Aslına bakacak olursak 1 Mayıs’a gitmemiz için çok sebep var. Ben birkaç tanesinin çok önemli olduğunu düşünüyorum ve zaten UİD-DER de bu taleplerle 1 Mayıs’a gidiyor.
Bugün milyonlarca işçinin ortak sorunlarından biri ücretlerin çok düşük olması. Ben ağır sanayide çalışmama rağmen aldığım ücret asgari ücretin az üzerinde. Her ay her şeye zam gelirken nedense sıra biz işçilerin maaşlarına gelince yılda 2 defa komik düzeylerde zam yapılıyor, haliyle her ay maaşlarımız sürekli eriyor. Birçok işçi arkadaşımız birazcık olsun fazla para alabilmek için ya fazla mesailere kalıyor ya da ek iş yapmak zorunda kalıyor. Hatta iş o düzeye gelmiş durumda ki, ustayla ters düşen işçilere fazla mesailere kalmama cezası veriliyor.
Fazla mesailere kalabilmek için kimi işçi arkadaşlarımız ustalara yalvarıyor. Zaten uzun olan iş saatleri, fazla mesailerle uzadıkça uzuyor ve biz işçilere nefes alacağımız zaman kalmıyor. Üç kuruş para için genç yaşta ömrümüz fabrika köşelerinde tozun dumanın içinde eriyip gidiyor. Patron yalakalarının yaptıkları haksızlıklara ses çıkardığımız zaman da soluğu kapı önünde alıyoruz, ya da birçok haksızlığı sineye çekmek zorunda kalıyoruz.
Ücretlerin düşük olması beraberinde fazla mesaileri getiriyor. Bu da iş kazalarını, işçi ölümlerini, fiziksel ve ruhsal yıpranmayı arttırıyor, aile ilişkilerimizi olumsuz etkiliyor.

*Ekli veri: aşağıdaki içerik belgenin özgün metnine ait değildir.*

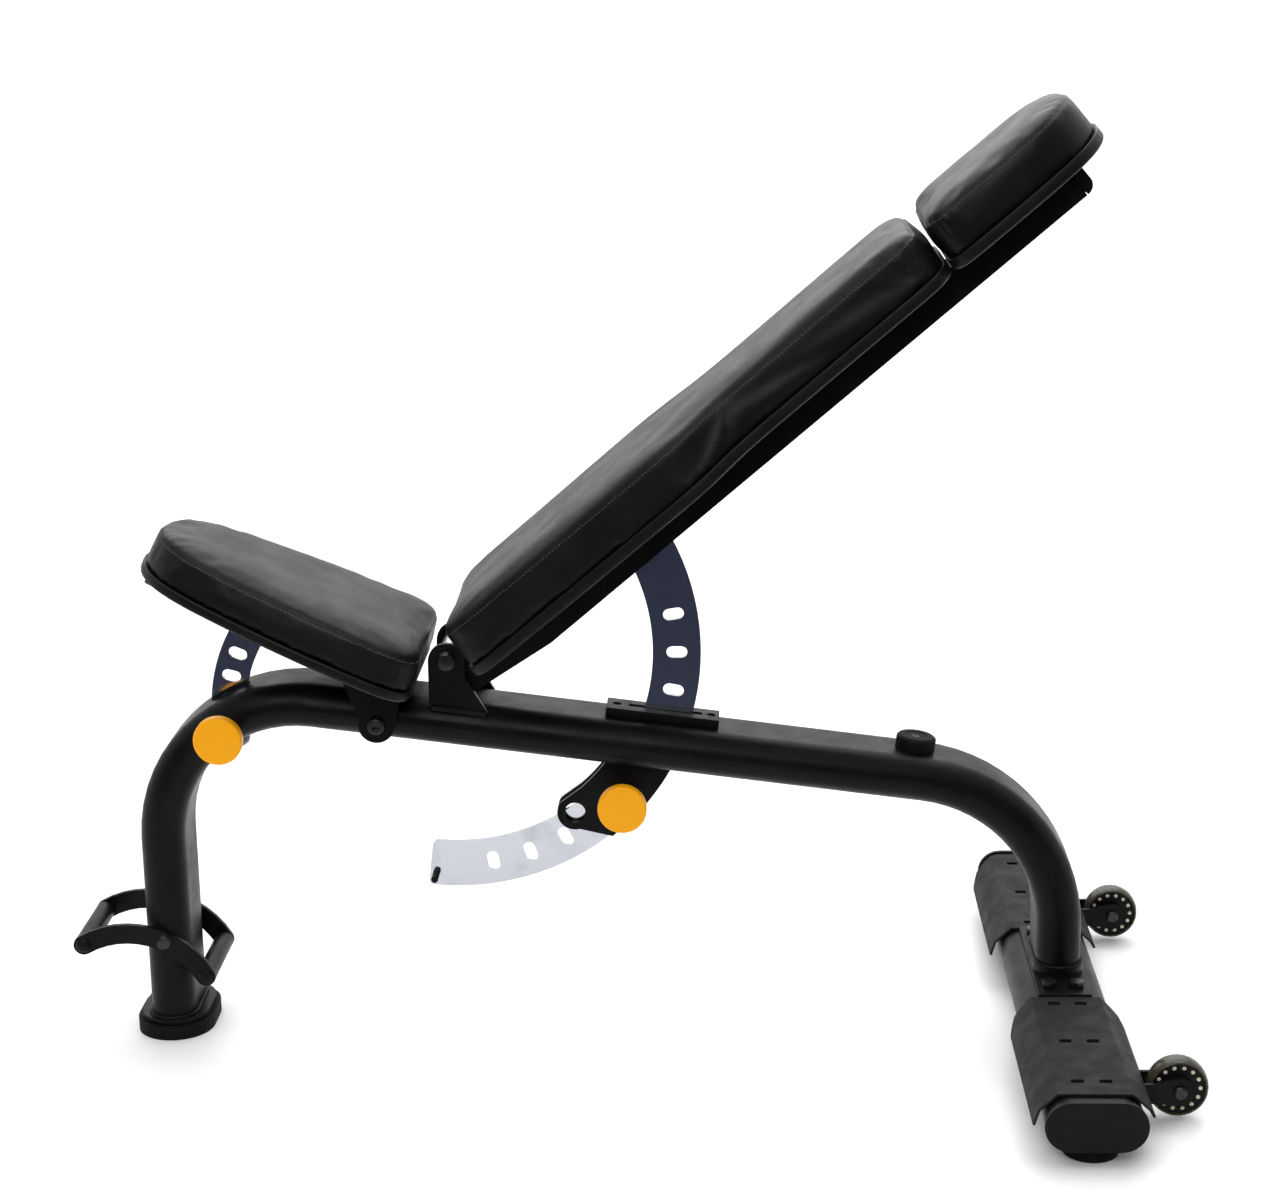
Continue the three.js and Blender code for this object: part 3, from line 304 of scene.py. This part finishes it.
def polished_plate():
    """Ground and polished steel: long fine scratches, a few stains and a mirror-like body."""
    shader = Shader("polished_plate", (0.56, 0.57, 0.6), 0.1, 1.0, Anisotropic=0.3)
    brushed = shader.noise(60.0, 6.0, 0.7, stretch=(30.0, 1.0, 2.0))
    stain = shader.spread(shader.noise(16.0, 6.0, 0.65), 0.5, 0.72)
    shader.color(shader.mix(stain, (0.5, 0.51, 0.55), (0.38, 0.4, 0.45)))
    smooth = shader.spread(brushed, 0.3, 0.7, 0.05, 0.13)
    shader.roughness(shader.math("ADD", smooth, shader.math("MULTIPLY", stain, 0.06)))
    shader.bump(brushed, 0.00002, 0.35)
    return shader.material


def zinc_plate():
    shader = Shader("zinc_plate", (0.45, 0.46, 0.48), 0.3, 1.0)
    shader.color(shader.mix(shader.noise(180.0, 5.0), (0.36, 0.37, 0.39), (0.55, 0.55, 0.56)))
    shader.roughness(shader.spread(shader.noise(300.0, 4.0), 0.3, 0.7, 0.24, 0.42))
    shader.bump(shader.noise(1500.0, 2.0), 0.00003, 0.5)
    return shader.material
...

Yani biz işçilerin 1 Mayıs’a gitmesi ve tüm bu haksızlıklara karşı gücünü birleştirmesi için çok sebep var.
UİD-DER’in düşük ücretlere, uzayan iş saatlerine ve taşeronlaşmaya karşı mücadelesini çok doğru buluyorum ve ben de UİD-DER’le 1 Mayıs’a katılıyorum.